2006 war ich drei Wochen im künstlichen Tiefschlaf. Als ich aufwachte, wollte ich nur nach Hause. Das war natürlich nicht möglich, da ich noch medizinische Hilfe benötigte und auch niemand wusste, wie meine Beatmung zu Hause sicher gestellt werden kann. Doch zum Glück bekam ich einen Platz im RCU (Resperatorian Care Unit) im Otto-Wagner-Spital und das war wirklich ein Glücksfall. OA Dr. Sylvia Hartl war sehr bemüht, für mich Rahmenbedingungen zu schaffen, damit ich wieder zu Hause leben konnte. Zunächst wurde meine Frau Judit eingeschult, sie lernte die Atemkanüle absaugen, wie das Beatmungsgerät funktioniert, welche Notfälle auftreten können und wie man diese Probleme löst.

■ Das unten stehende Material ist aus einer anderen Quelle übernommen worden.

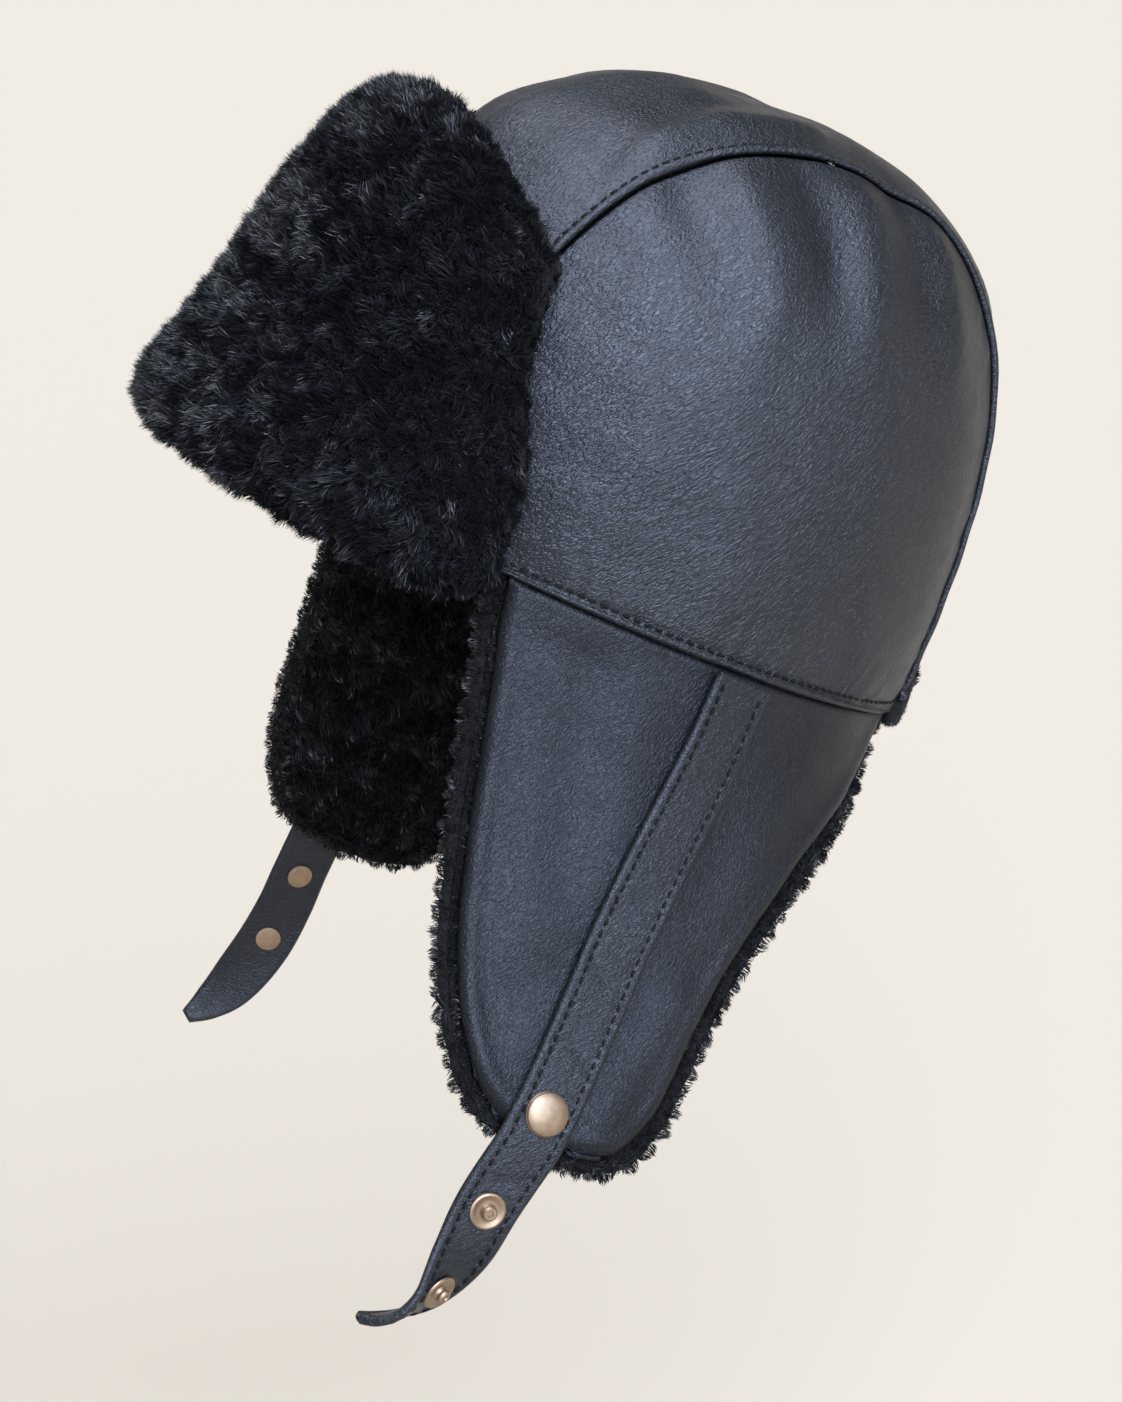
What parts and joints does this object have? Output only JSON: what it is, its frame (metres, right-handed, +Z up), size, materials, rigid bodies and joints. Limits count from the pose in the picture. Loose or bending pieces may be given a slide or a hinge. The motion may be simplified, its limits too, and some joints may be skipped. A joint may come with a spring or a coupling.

Es gab einen genauen Einschulungsplan mit Prüfungen, die Krankenschwestern oder sogar Ärzte abnahmen.
Lebhaft ist Judit noch der erste Kanülewechsel in Erinnerung, den sie selbst durchgeführt hatte. Vier Ärzte standen rund um das Bett und sahen ihr auf die Finger, die zum Glück nur leicht zitterten. Zuletzt hatte Judit das nötige Know-How gesammelt, um mich zu Hause versorgen zu können. Eine große Aufgabe. Zum Glück ist Judit eine starke und mutige Frau, denn es ist schon eine große Verantwortung, einen beatmeten Angehörigen zu Hause zu versorgen. Gerade am Anfang, wenn man noch nicht weiß, wie es funktionieren kann oder welche Probleme auftreten können. Theorie ist das eine, Praxis das andere.
Ich bin ihr sehr dankbar, besonders für diese mutige Anfangszeit. Der Übergang vom Krankenhaus nach Hause bräuchte meiner Meinung nach mehr Unterstützung von professionellen Hilfskräften. Das Otto-Wagner-Spital war perfekt in der Vorbereitung, aber wir suchten für die ersten Wochen eine diplomierte Krankenschwester, die uns zu Hause begleitet. Es fand sich aber niemand. Schließlich ging es auch um die Verantwortung, die keine Pflegefachkraft übernehmen wollte. Es hieß von einer Krankenschwester, dass sie nur arbeitet, wenn auch meine Frau als pflegende Angehörige anwesend ist. Na super, das wäre nur eine sehr beschränkte Entlastung gewesen.
Eine Krankenschwester aus dem Otto-Wagner-Spital erklärte sich bereit, zum ersten Kanülewechsel zu uns nach Hause zu kommen. Das war ein tolles Angebot, das wir natürlich in Anspruch nahmen. Wir brauchten ein Sicherheitsnetz, gerade in Situationen wo wir noch zu wenig Erfahrungen gesammelt hatten. Der Unterschied zwischen Krankenhaus und zu Hause ist gewaltig. Bedeutend mehr Lebensqualität für mich als Betroffenen. Mehr Stress für meine Frau. Denn zu Hause gibt es keine Notfallglocke, wo man läutet und schon rauscht durch die Tür medizinisches Personal herein.
Zu Hause ist man auf sich alleine gestellt. Der Ambu-Beutel, unser mechanisches Beatmungsgerät lag immer griffbereit und wurde des Öfteren benötigt. Ich konnte auch noch nicht richtig sprechen und musste das lernen. Dazu kam zwei mal pro Woche eine Logopädin mit der ich Sprechen, Singen und Schlucken übte, denn ich konnte damals noch nicht richtig schlucken, damit war normales Essen abgeschrieben und ich wurde über eine Magensonde mit stinkender Flüssignahrung versorgt. Ich übte fleißig mit Pudding. Für einen halben Becher Dani+Sahne benötigte ich einen ganzen Tag. Heute nicht mehr.
Die Schnittstelle Krankenhaus – zu Hause muss verbessert werden, dass ist ein wichtiges politisches Anliegen von mir. Wir haben in Österreich zu wenig Pflegefachkräfte, für diesen Beruf müssen mehr Menschen gewonnen werden. Es ist aber auch wichtig, dass diplomierte Pflegefachkräfte Anleitungskompetenzen erwerben. So können vor allem pflegende Angehörige wesentlich unterstützt werden. 80 Prozent aller pflegebedürftigen Menschen leben zu Hause und werden von den Angehörigen gepflegt. Ein Pflegeheim ist die letzte Lösung, da wirklich viel an Lebensqualität und Lebensperspektiven verloren gehen. Es geht darum, pflegende Angehörige besser zu unterstützen!